United States defined.   For this section of the chapter, the term United States includes the possessions of the United States.

Retirees who were working abroad.   You can deduct moving expenses for a move to a new home in the United States when you permanently retire. However, both your former main job location and your former home must have been outside the United States.

Permanently retired.   You are considered permanently retired when you cease gainful full-time employment or self-employment. If, at the time you retire, you intend your retirement to be permanent, you will be considered retired though you later return to work. Your intention to retire permanently may be determined by:

  1. Your age and health,
  2. The customary retirement age for people who do similar work,
  3. Whether you receive retirement payments from a pension or retirement fund, and
  4. The length of time before you return to full-time work.

Survivors of decedents who were working abroad.   If you are the spouse or the dependent of a person whose main job location at the time of death was outside the United States, you can deduct moving expenses if the following five requirements are met.
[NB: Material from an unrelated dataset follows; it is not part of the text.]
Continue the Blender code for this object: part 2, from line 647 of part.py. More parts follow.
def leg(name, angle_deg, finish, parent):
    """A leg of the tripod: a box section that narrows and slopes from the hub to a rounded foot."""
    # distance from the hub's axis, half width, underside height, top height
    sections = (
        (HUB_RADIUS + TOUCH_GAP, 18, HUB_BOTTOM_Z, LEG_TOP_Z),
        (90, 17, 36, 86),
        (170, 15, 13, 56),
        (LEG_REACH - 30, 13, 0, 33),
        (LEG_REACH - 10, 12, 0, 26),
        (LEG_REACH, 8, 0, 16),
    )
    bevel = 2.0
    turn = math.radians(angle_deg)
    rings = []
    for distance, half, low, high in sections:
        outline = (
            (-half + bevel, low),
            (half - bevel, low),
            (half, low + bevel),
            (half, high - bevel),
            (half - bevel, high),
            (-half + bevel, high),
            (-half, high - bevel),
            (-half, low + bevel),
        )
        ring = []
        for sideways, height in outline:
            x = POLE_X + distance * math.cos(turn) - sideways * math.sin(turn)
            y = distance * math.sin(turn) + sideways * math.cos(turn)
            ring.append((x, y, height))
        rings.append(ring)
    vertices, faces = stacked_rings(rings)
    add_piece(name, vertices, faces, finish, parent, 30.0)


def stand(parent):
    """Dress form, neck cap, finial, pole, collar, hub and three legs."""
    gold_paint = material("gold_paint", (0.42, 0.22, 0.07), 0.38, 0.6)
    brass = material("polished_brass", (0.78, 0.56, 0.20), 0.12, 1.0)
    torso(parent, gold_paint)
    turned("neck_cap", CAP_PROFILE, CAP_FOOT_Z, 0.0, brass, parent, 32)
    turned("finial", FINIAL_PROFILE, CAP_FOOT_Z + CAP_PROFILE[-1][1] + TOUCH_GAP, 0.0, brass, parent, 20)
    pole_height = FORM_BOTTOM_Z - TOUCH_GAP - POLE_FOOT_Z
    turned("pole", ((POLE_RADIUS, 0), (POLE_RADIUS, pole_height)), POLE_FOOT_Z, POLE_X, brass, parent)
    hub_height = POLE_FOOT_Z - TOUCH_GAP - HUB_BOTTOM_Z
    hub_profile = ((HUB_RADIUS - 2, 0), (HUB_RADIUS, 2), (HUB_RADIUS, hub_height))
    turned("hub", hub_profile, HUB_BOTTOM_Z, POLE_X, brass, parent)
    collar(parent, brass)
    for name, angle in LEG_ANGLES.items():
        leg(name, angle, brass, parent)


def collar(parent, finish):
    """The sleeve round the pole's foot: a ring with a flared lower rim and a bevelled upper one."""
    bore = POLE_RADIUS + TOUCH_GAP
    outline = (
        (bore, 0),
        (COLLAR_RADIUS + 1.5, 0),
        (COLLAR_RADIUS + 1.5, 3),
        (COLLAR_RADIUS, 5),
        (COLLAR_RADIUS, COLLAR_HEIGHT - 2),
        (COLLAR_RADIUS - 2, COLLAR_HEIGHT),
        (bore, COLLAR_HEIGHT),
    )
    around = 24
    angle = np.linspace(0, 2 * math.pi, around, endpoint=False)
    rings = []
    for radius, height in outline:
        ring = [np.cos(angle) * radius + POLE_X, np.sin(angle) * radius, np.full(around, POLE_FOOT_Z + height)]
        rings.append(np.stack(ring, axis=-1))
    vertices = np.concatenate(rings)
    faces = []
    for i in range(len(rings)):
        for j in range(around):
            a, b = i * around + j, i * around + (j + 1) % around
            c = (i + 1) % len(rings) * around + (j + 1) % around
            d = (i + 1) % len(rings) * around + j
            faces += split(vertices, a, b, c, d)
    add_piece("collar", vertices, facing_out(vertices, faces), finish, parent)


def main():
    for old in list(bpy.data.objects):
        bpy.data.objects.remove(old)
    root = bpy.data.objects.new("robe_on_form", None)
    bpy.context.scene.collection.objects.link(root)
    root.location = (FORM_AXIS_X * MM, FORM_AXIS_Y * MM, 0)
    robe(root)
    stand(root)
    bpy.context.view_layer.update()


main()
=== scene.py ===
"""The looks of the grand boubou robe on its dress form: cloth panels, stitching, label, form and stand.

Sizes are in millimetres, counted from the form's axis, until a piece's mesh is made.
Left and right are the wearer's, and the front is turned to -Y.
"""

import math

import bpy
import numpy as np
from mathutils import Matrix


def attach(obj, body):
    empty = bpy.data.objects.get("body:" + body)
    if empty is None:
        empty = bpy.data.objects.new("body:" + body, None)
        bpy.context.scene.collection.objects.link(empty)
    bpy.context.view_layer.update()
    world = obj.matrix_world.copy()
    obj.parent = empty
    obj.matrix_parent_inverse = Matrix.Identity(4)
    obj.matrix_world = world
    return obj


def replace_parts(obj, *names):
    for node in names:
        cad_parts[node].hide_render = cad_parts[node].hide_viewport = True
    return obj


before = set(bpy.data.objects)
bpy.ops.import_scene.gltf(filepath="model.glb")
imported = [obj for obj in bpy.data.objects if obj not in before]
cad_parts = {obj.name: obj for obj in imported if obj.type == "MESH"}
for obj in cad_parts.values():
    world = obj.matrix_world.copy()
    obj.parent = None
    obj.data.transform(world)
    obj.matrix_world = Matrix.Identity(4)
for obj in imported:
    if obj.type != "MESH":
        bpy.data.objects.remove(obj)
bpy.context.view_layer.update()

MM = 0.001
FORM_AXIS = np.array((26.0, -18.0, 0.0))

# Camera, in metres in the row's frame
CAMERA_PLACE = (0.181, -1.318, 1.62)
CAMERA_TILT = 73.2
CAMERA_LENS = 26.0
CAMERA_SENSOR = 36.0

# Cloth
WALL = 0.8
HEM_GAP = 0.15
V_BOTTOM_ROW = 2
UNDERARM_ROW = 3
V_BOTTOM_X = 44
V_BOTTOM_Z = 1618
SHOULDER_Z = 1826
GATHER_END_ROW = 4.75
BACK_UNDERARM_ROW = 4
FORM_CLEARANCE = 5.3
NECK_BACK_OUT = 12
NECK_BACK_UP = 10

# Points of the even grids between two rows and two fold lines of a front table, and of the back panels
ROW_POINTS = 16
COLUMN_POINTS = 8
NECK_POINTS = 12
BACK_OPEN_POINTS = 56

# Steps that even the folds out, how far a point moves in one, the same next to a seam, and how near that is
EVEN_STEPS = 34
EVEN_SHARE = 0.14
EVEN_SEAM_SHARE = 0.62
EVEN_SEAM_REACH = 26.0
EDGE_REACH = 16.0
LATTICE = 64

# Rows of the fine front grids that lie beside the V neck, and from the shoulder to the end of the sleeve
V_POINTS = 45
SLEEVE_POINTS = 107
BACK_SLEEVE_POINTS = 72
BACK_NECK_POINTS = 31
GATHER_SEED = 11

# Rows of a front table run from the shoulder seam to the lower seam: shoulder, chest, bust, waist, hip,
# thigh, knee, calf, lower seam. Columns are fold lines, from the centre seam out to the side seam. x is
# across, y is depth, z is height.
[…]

  1. The move is to a home in the United States.
  2. The move begins within 6 months after the decedent's death. (When a move begins is described later.)
  3. The move is from the decedent's former home.
  4. The decedent's former home was outside the United States.
  5. The decedent's former home was also your home.

When a move begins.   A move begins when one of the following events occurs.

  1. You contract for your household goods and personal effects to be moved to your home in the United States, but only if the move is completed within a reasonable time.
  2. Your household goods and personal effects are packed and on the way to your home in the United States.
  3. You leave your former home to travel to your new home in the United States.